In the real-world most machine learning efforts won’t reach the 10x sweetspot anyway. Most will aim to get as close as possible to the rule of thumb to be on the safe side.

Note: although there are some technical factors that really determine how much more/less data your need, the only thing you need to remember here: non-linear algorithms need more data than linear algorithms. This is because there is more complexity on the nonlinear relationship between data input and output features.

In layman terms: because a nonlinear model is inherently more flexible, it has more non-obvious factors to look at before it can determine any relationship. These so called dimensions are more to work with and therefor more complex.

Machine learning guide: how to start?

By now you know two things:

  • How ML learning works on a high level and the foundational methods of learning.
  • How to choose a learning method and what to look for as a dataset.

To begin you’ll need a few more ingredients (mostly people):

  1. Data engineer(s).
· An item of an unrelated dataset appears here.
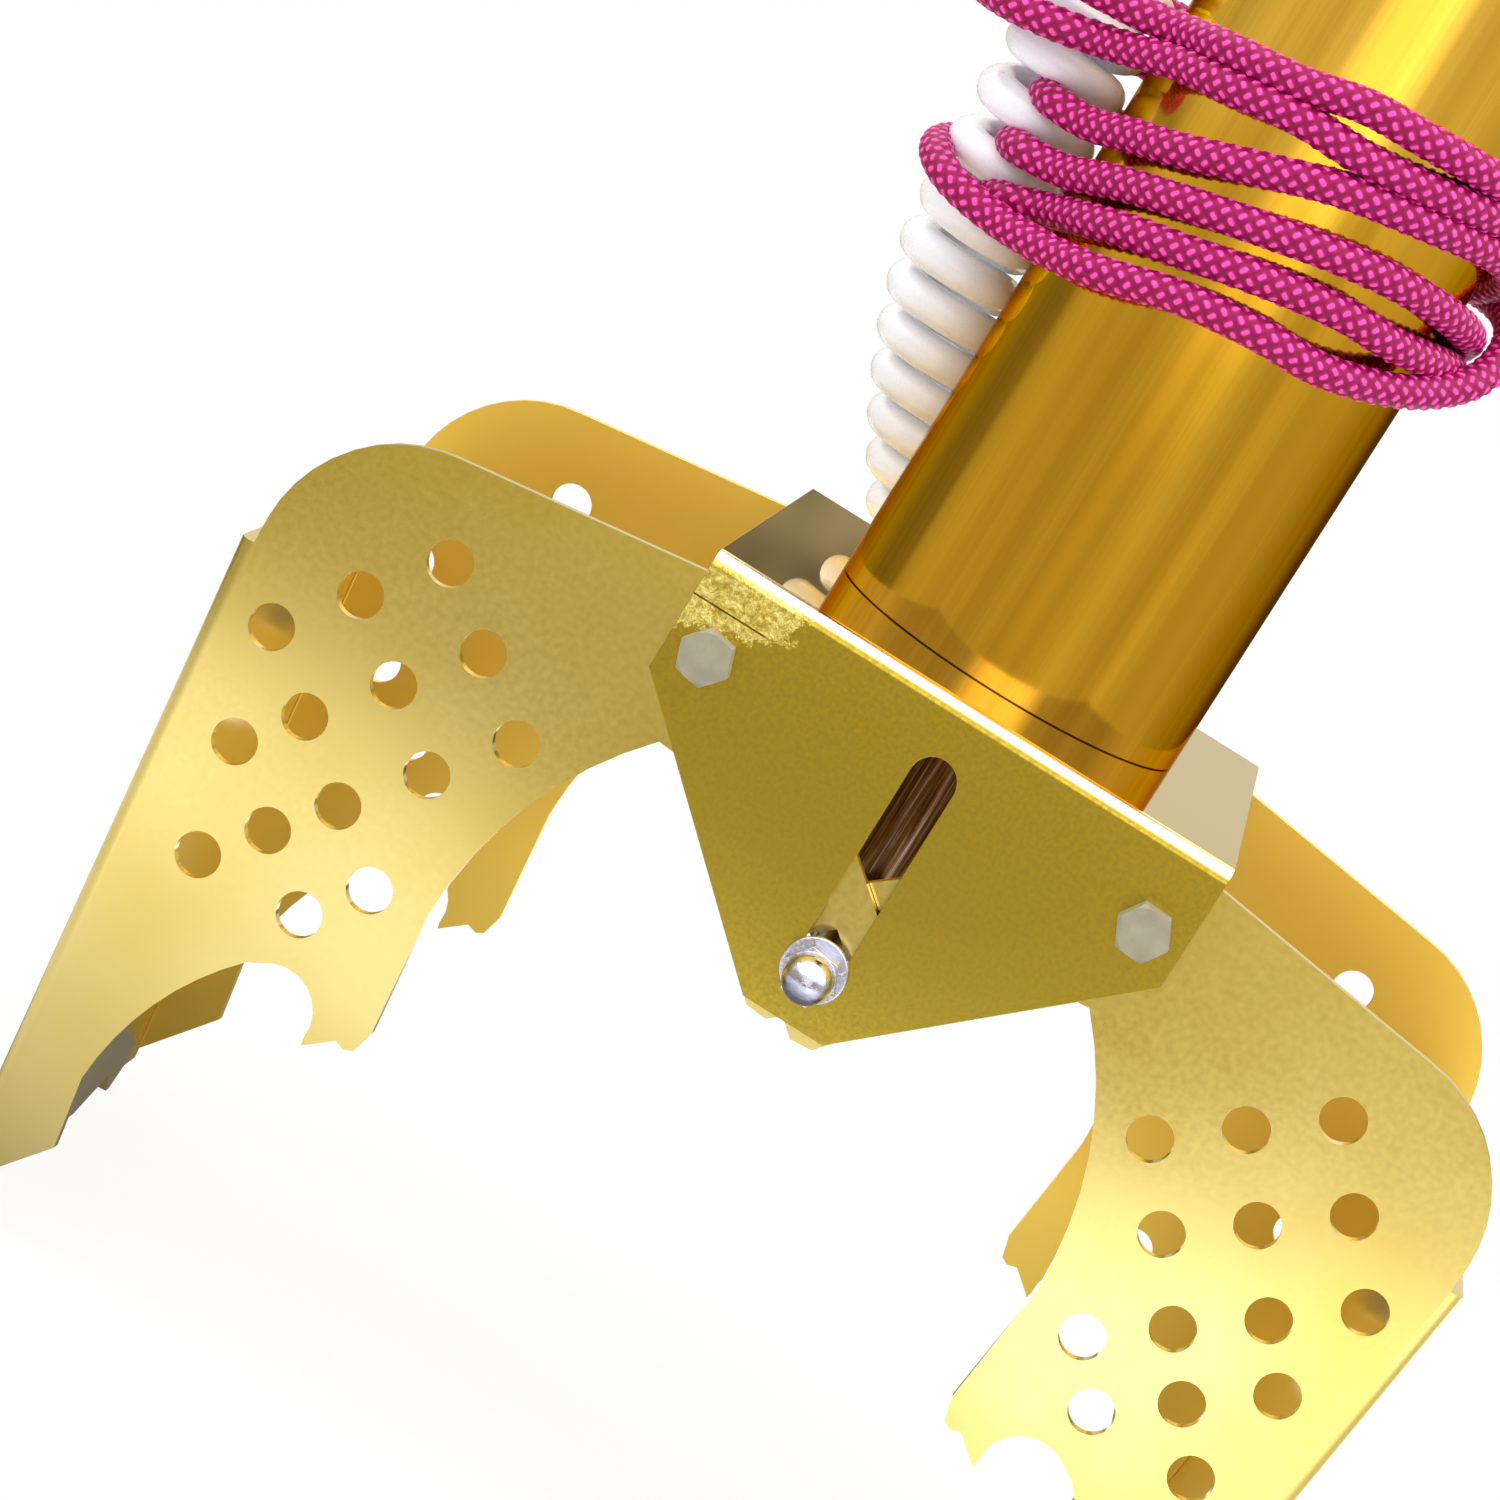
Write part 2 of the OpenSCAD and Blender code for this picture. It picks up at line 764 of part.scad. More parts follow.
core_stem_d = 10;
core_nut_af = 16;
module fixed_core() {
  color(zinc)
    rotate_extrude()
      difference() {
        union() {
          translate([0, core_z])
            square([guide_id / 2 - run_clear, bobbin_top - core_z]);
          translate([0, bobbin_top - e])
            square([core_stem_d / 2, pole_t + core_nut_h + stem_spare]);
        }
        translate([0, core_z - 1])
          square([spring_od / 2 + seat_clear, core_seat + 1]);
      }
}

module top_pole_plate() {
  color(zinc)
    translate([0, 0, bobbin_top])
      difference() {
        cylinder(d = insert_d, h = pole_t);
        translate([0, 0, -1])
          cylinder(d = core_stem_d, h = pole_t + 2);
        rotate([0, 0, gland_a])
          translate([gland_off, 0, -1])
            cylinder(d = cable_d, h = pole_t + 2);
      }
}

module core_nut() {
  color(steel)
    translate([0, 0, bobbin_top + pole_t])
      difference() {
        cylinder(d = core_nut_af / cos(30), h = core_nut_h, $fn = 6);
        translate([0, 0, -1])
          cylinder(d = core_stem_d, h = core_nut_h + 2);
      }
}

// ---- Top -----------------------------------------------------------------

module top_cap() {
  chamfer = 1.5;
  color(gold)
    difference() {
      rotate_extrude($fn = 96)
        polygon([
          [0, tube_top - spigot_h], [insert_d / 2, tube_top - spigot_h], [insert_d / 2, tube_top],
          [tube_od / 2, tube_top], [tube_od / 2, cap_top - chamfer],
          [tube_od / 2 - chamfer, cap_top], [0, cap_top]
        ]);
      translate([0, 0, tube_top - spigot_h - 1])
        cylinder(d = eye_stem_d, h = cap_h + spigot_h + 2);
      translate([gland_x, gland_y, tube_top - spigot_h - 1])
        cylinder(d = gland_thread_d, h = cap_h + spigot_h + 2);
      cap_screw_places()
        translate([0, 0, insert_d / 2 - cap_screw_l])
          cylinder(d = cap_screw_d, h = cap_screw_l + tube_wall + 2);
    }
}

// Grub screws, flush with the tube
module cap_screws() {
  color(zinc)
    intersection() {
      cap_screw_places()
        translate([0, 0, insert_d / 2 - cap_screw_l])
          cylinder(d = cap_screw_d, h = cap_screw_l + tube_wall + 2);
      translate([0, 0, tube_top - spigot_h])
        cylinder(d = tube_od - 0.2, h = spigot_h);
    }
}

eye_washer_t = 2;
eye_nut_af = 13;
eye_z = cap_top + eye_neck + eye_ring_d / 2;
stem_low = tube_top - spigot_h - eye_nut_h - stem_spare;
module hanging_eye() {
  color(steel)
    difference() {
      union() {
        bar_y(0, -eye_t / 2, eye_z, eye_ring_d, eye_t);
        translate([0, 0, cap_top - e])
          cylinder(d = eye_stem_d, h = eye_neck + 3);
        translate([0, 0, cap_top])
          cylinder(d = eye_stem_d + 6, h = eye_washer_t);
        translate([0, 0, stem_low])
          cylinder(d = eye_stem_d, h = cap_top - stem_low);
      }
      bar_y(0, -eye_t, eye_z, eye_bore_d, 2 * eye_t);
    }
}

module eye_nut() {
  color(zinc)
    translate([0, 0, tube_top - spigot_h - eye_nut_h])
      difference() {
        cylinder(d = eye_nut_af / cos(30), h = eye_nut_h, $fn = 6);
        translate([0, 0, -1])
          cylinder(d = eye_stem_d, h = eye_nut_h + 2);
      }
}

gland_af = 13;
gland_thread_d = 10;
gland_thread_l = 5;
gland_hex_h = 3.5;
gland_neck_h = 3;
gland_nut_h = 4;
gland_cone = [12.6, 9.6];
gland_h = 10;
module gland_body() {
  low = tube_top - spigot_h - gland_thread_l;
  color(black)
    translate([gland_x, gland_y, 0])
      difference() {
        union() {
          translate([0, 0, cap_top])
            cylinder(d = gland_af / cos(30), h = gland_hex_h, $fn = 6);
          translate([0, 0, low])
            cylinder(d = gland_thread_d, h = cap_top + gland_hex_h + gland_neck_h - low);
        }
        translate([0, 0, low - 1])
          cylinder(d = gland_bore, h = 60);
      }
}

module gland_nut() {
  color(black)
    translate([gland_x, gland_y, cap_top + gland_hex_h])
      difference() {
        union() {
          cylinder(d = gland_af / cos(30), h = gland_nut_h, $fn = 6);
          translate([0, 0, gland_nut_h - e])
            cylinder(d1 = gland_cone[0], d2 = gland_cone[1], h = gland_h - gland_hex_h - gland_nut_h);
        }
        translate([0, 0, -1])
          cylinder(d = gland_thread_d, h = gland_neck_h + 1);
        cylinder(d = gland_bore, h = 20);
      }
}

gland_lock_h = 3;
module gland_lock_nut() {
  color(black)
    translate([gland_x, gland_y, tube_top - spigot_h - gland_lock_h])
      difference() {
        cylinder(d = gland_af / cos(30), h = gland_lock_h, $fn = 6);
        translate([0, 0, -1])
          cylinder(d = gland_thread_d, h = gland_lock_h + 2);
      }
}

// ---- Cord and rope -------------------------------------------------------

module cable_lead() {
  color("white")
    sweep(smooth_path(lead_points, 3), cable_d / 2, 10);
}

module curly_cord() {
  color("white")
    sweep(smooth_path(curl_points, 4), curl_r, 24);
}

module cable_tail() {
  color("white")
    sweep(smooth_path(tail_points, 3), cable_d / 2, 10);
}

plug_wall = 1.2;
plug_depth = 7;
module cable_plug() {
  color("white")
    translate(plug_at)
      difference() {
        translate([0, -plug[1] / 2, -plug[2] / 2])
          cube(plug);
        translate([plug[0] - plug_depth, plug_wall - plug[1] / 2, plug_wall - plug[2] / 2])
          cube([plug_depth + 1, plug[1] - 2 * plug_wall, plug[2] - 2 * plug_wall]);
      }
}

pin_d = 1.3;
pin_apart = 3.8;
module plug_pins() {
  color("silver")
    for (s = [-1, 1])
      translate(plug_at + [plug[0] - plug_depth, s * pin_apart / 2, 0])
        rotate([0, 90, 0])
          cylinder(d = pin_d, h = plug_depth - 1);
}

// Rope wrapped round the housing and the curl together
module wrap_shape(grow) {
  at = curl_at([174, 0.6, 0]);
  hull() {
    circle(r = tube_od / 2 + 0.3 + grow, $fn = 48);
    translate([at[0], at[1]])
      circle(r = wrap_hug + grow, $fn = 32);
  }
}

module rope_wrap() {
  color("mediumvioletred")
    translate([0, 0, wrap_z])
      linear_extrude(height = wrap_h)
        difference() {
          wrap_shape(rope_d);
          wrap_shape(0);
        }
}

module rope_lead() {
  color("mediumvioletred")
    sweep(smooth_path(rope_points, 3), rope_d / 2, 10);
}

module rope_knot() {
  color("mediumvioletred")
    translate([0, 0, cap_top + eye_washer_t + rope_d / 2])
      rotate_extrude()
        translate([eye_stem_d / 2 + rope_d / 2, 0])
          circle(d = rope_d, $fn = 24);
}

// ---- Nodes ---------------------------------------------------------------

bracket();
pivot_bolt_left();
pivot_bolt_right();
pivot_nuts();
spacer_sleeves();
spacer_washers();
thin_shims();
jaw_left();
jaw_right();
drive_stud();
stud_washers();
cap_nut_front();
cap_nut_back();
stud_lock_nuts();
plunger_rod();
plunger();
return_spring();
housing_tube();
base_pole_plate();
base_screws();
guide_sleeve();
bobbin();
winding();
fixed_core();
top_pole_plate();
core_nut();
top_cap();
cap_screws();
hanging_eye();
eye_nut();
gland_body();
gland_nut();
gland_lock_nut();
cable_lead();
curly_cord();
cable_tail();
cable_plug();
plug_pins();
rope_wrap();
rope_lead();
rope_knot();
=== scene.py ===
"""Two-jaw solenoid grab: finishes, curly cord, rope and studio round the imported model."""
import json
import math
from functools import partial

import bmesh
import bpy
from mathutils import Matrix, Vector


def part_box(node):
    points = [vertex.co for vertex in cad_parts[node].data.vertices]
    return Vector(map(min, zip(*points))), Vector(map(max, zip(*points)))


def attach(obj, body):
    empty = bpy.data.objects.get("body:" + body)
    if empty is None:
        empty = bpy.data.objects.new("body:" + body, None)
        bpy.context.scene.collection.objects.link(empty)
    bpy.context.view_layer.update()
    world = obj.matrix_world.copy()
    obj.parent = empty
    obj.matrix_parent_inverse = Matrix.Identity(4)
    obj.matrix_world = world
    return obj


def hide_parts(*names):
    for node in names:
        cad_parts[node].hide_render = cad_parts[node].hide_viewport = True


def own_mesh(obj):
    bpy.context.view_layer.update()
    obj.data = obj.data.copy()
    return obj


bl_info = {
    "name": "Solenoid grab",
    "version": (1, 0, 0),
    "blender": (4, 5, 0),
    "location": "View3D > Sidebar > Grab",
    "description": "Dresses a two-jaw solenoid grab with its finishes, cord, rope and studio",
    "category": "Object",
}

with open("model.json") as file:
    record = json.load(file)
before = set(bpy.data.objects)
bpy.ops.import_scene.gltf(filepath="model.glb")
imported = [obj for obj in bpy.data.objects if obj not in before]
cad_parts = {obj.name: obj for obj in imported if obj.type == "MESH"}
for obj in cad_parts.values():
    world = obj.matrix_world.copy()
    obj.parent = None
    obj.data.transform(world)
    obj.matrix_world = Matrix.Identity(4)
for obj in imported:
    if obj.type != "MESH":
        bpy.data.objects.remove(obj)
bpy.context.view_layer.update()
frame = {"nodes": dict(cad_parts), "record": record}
NODES = frame["nodes"]
MM = 0.001
BASE_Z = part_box("bracket")[1][2] / MM
FRONT_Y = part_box("bracket")[0][1] / MM
CAP_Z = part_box("top_cap")[1][2] / MM
TUBE_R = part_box("housing_tube")[1][0] / MM
PIVOT_X, PIVOT_Z, PIVOT_D = 37.5, BASE_Z - 14.3, 5
HEAD_TURNS = (49, 57)
SHEET_T = 2
SCREW_RING, SCREW_HEAD = 20, 7.6
SHARP_DEG = 32
CURVE_STEPS = 24
COS_30 = math.cos(math.radians(30))


# ---- Sizes and colours that a user would change --------------------------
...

These people are important because they are the ones that can get you the dataset on a technical level, prep it for ML and make sure the quality of data is on point.
  2. Data Scientist(s). These are the actual magicians behind the algorithms and machine learning models. They make sure the right ML approach chosen, the teaching/training process and are responsible for getting to the actual (golden) model that can be used for the purpose given.
  3. Developers. Although you don’t really need them for ML specifically, in most companies they build/maintain the data validation on the application your company provides and gets data from customers or users. In order to keep data control and quality up, they need to make sure the data validation is up to standard in production. If not done correctly, you’ll piss off number one.
  4. Your company credit card. Machine learning requires serious computational power. Depending on the computational difficulty it can really add up fast in terms of cost. Make sure you reserve the sufficient funding needed to finance ML efforts. Your CFO will definitely notice the invoices.
  5. Machine learning defined in your company mission/vision. Don’t do machine learning because it’s cool, have a clear understanding on how Machine Learning fits into your company’s mission and vision.

Don’t do machine learning because it’s cool, have a clear understanding on how Machine Learning fits into your company’s mission and vision.

As a product manager your responsibility within ML would be:

  • Delegate the correct responsibilities/roles within your team operations.
  • Educate your stakeholders in your sprint demo. ML is an advanced topic and it’s important they have a basic understanding why things happen. Giving information bit-by-bit and explaining in small segments will go a long way. Avoid going on a documentation spree, nobody will read all that star-wars kungfu science of yours.
  • Negotiate and get access to the right data from within your company and third-parties.
  • Make sure your dataset is legally complaint and provide re-assurance from/to data vendors.
  • Define Quality Control (QC) for your data process and execute regular checks on things like inconsistency, incompleteness, accuracy, precision, missing data.
  • Create and maintain a space where your ML team can experiment and learn. ML is actual science. If you want to create the optimal space for machine learning, I would recommend separating the team doing this from normal operations to give them the necessary space for experimentation and is more science driven. Executives breathing down their necks for results will definitely produce the opposite of results.

If you hold on to the above you’ll have a solid foundation for your product operations and can incorporate it with you’re own product management style.